Input:
• • •

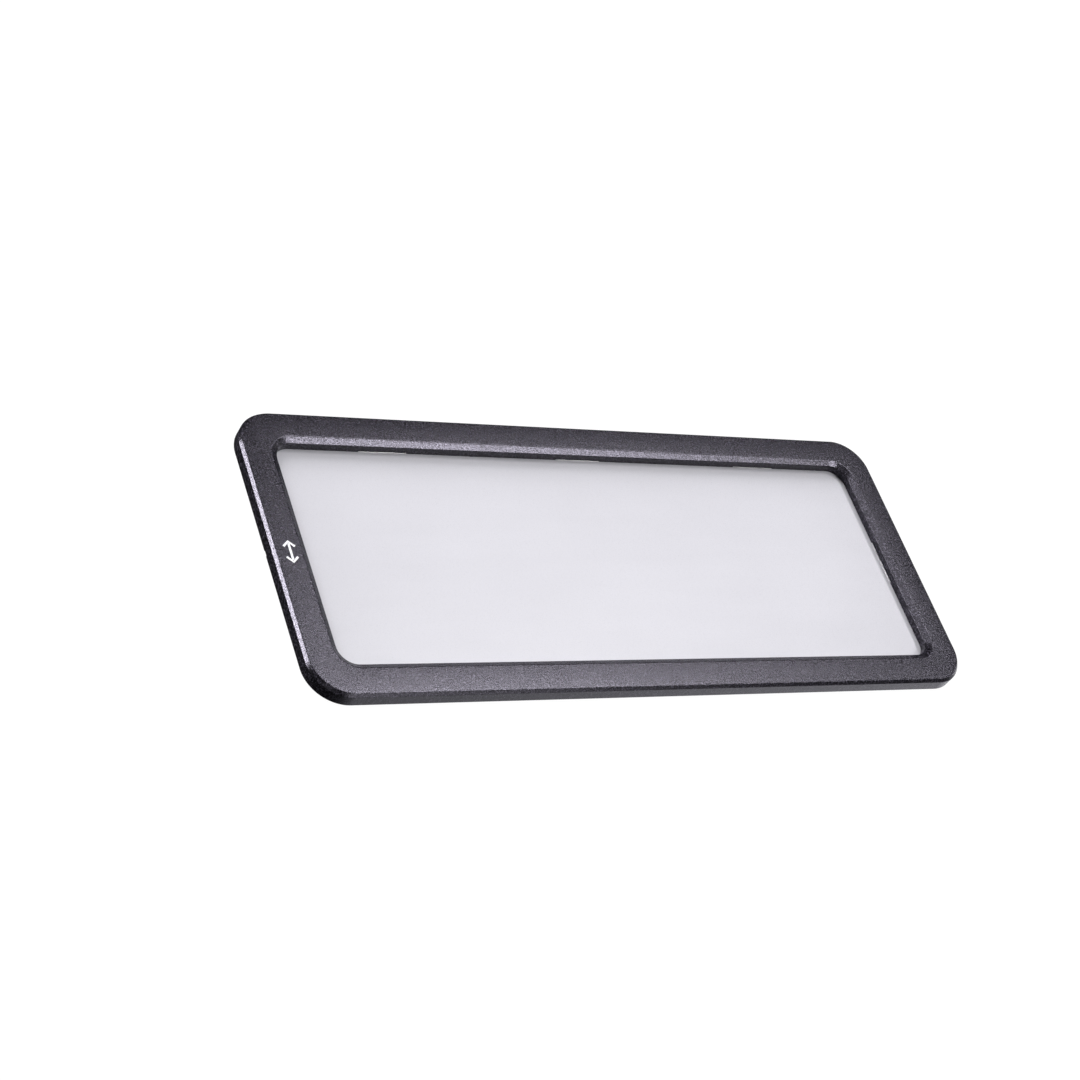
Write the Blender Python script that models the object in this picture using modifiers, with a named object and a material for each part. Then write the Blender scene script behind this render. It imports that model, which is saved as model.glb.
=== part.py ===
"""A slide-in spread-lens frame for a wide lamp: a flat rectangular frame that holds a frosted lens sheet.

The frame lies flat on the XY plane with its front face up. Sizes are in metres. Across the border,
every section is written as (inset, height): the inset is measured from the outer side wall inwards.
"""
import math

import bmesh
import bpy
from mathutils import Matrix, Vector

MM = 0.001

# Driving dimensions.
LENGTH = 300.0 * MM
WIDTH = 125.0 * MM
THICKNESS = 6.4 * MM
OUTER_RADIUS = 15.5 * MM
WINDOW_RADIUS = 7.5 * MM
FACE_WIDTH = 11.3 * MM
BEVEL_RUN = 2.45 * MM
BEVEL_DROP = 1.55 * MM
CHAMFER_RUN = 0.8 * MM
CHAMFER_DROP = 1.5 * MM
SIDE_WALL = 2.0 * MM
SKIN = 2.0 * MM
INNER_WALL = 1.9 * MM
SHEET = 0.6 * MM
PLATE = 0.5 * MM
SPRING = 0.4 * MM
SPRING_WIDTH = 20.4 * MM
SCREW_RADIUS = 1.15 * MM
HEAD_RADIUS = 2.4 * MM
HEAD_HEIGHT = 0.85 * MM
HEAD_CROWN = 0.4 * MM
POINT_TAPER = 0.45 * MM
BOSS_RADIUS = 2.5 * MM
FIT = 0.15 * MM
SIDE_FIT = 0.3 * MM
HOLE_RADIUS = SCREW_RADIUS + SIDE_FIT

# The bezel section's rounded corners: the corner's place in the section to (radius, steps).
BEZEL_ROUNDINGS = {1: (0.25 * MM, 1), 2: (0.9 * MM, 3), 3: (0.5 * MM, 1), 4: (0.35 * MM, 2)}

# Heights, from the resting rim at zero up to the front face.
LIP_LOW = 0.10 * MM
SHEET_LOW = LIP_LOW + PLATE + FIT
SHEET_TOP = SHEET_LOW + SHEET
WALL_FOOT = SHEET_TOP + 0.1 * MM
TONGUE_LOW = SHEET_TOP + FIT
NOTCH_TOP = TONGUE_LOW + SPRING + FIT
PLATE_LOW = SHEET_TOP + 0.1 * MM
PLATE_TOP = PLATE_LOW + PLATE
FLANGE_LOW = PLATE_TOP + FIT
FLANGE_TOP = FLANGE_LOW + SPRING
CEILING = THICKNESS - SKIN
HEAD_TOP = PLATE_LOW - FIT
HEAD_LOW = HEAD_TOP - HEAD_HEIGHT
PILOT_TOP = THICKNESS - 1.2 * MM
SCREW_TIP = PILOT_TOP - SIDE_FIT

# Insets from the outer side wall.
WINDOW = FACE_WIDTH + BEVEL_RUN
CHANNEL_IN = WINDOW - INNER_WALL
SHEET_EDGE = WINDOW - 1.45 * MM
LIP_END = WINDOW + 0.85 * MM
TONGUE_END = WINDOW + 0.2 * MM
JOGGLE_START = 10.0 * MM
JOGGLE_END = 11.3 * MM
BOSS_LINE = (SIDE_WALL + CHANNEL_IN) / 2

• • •

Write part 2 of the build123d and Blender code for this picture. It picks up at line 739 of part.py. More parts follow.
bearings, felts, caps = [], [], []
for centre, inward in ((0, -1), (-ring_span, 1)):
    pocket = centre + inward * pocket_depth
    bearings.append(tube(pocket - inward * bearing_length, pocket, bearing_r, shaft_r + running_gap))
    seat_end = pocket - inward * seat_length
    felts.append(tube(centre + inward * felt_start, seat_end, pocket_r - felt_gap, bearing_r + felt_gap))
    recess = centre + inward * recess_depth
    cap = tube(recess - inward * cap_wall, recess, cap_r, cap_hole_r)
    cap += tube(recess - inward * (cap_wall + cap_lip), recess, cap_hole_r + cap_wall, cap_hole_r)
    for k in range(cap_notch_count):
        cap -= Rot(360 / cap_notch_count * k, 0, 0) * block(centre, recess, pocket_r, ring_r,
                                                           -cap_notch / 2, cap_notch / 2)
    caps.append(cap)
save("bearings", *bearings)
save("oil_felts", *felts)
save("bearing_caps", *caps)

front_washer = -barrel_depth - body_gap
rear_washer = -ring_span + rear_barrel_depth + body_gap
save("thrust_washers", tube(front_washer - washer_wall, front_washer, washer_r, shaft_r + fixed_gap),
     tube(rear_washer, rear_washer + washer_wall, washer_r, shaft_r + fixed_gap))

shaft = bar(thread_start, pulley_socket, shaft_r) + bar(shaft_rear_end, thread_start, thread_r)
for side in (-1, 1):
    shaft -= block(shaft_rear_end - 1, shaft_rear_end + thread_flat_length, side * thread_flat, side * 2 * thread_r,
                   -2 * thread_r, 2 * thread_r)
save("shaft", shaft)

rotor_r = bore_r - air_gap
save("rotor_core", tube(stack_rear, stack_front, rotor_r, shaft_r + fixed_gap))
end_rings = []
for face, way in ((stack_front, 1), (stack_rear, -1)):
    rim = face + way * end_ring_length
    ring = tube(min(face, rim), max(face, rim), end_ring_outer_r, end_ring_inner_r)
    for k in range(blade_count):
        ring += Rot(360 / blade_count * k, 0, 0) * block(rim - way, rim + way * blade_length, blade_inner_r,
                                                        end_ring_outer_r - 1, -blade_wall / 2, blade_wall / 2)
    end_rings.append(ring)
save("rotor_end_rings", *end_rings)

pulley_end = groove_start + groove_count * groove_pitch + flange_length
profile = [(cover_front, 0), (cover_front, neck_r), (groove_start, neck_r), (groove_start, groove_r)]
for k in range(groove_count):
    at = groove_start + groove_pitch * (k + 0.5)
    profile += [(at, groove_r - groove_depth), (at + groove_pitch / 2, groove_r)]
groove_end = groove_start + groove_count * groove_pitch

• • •

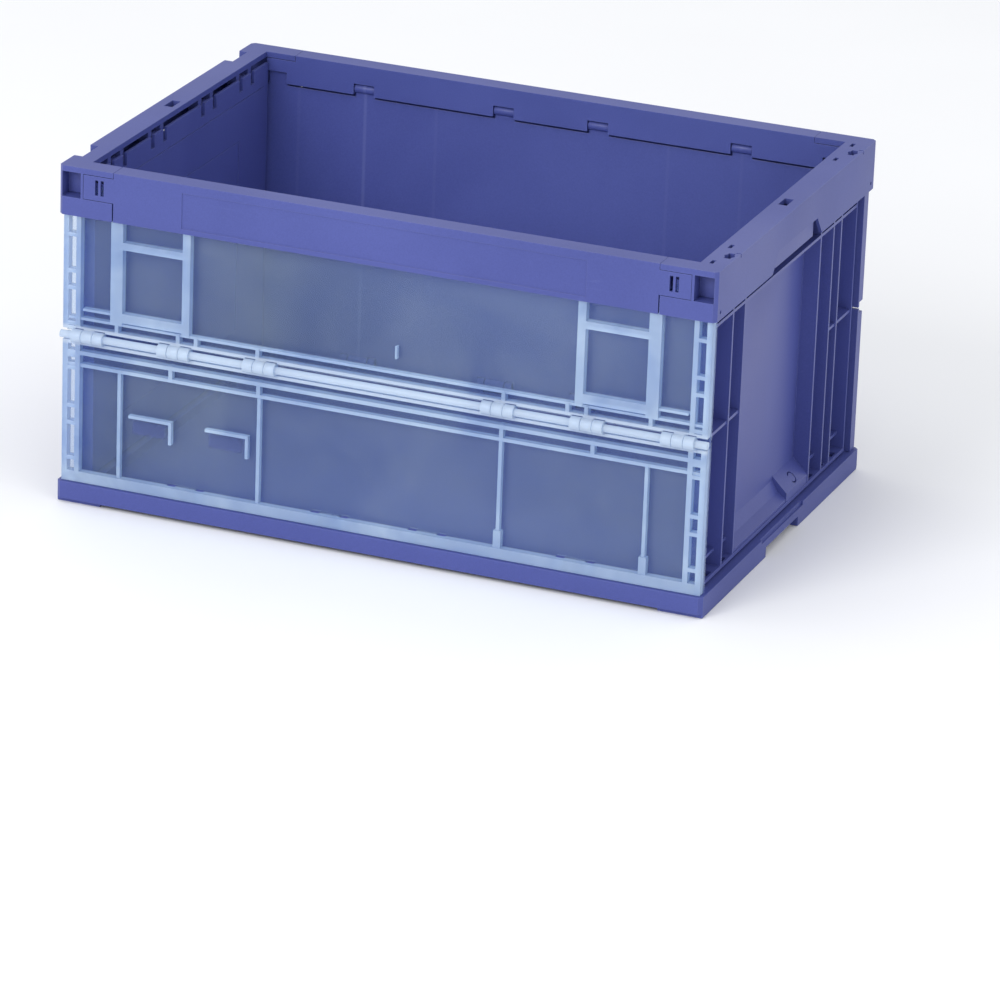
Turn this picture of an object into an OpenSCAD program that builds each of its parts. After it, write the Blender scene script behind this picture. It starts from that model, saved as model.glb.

• • •

Goal of the exercise:
Give again the run of lines that opens at the line with "Write the Blender Python" and closes at the line with "import math", exactly, and only that run.

Result of the exercise:
Write the Blender Python script that models the object in this picture using modifiers, with a named object and a material for each part. Then write the Blender scene script behind this render. It imports that model, which is saved as model.glb.
=== part.py ===
"""A slide-in spread-lens frame for a wide lamp: a flat rectangular frame that holds a frosted lens sheet.

The frame lies flat on the XY plane with its front face up. Sizes are in metres. Across the border,
every section is written as (inset, height): the inset is measured from the outer side wall inwards.
"""
import math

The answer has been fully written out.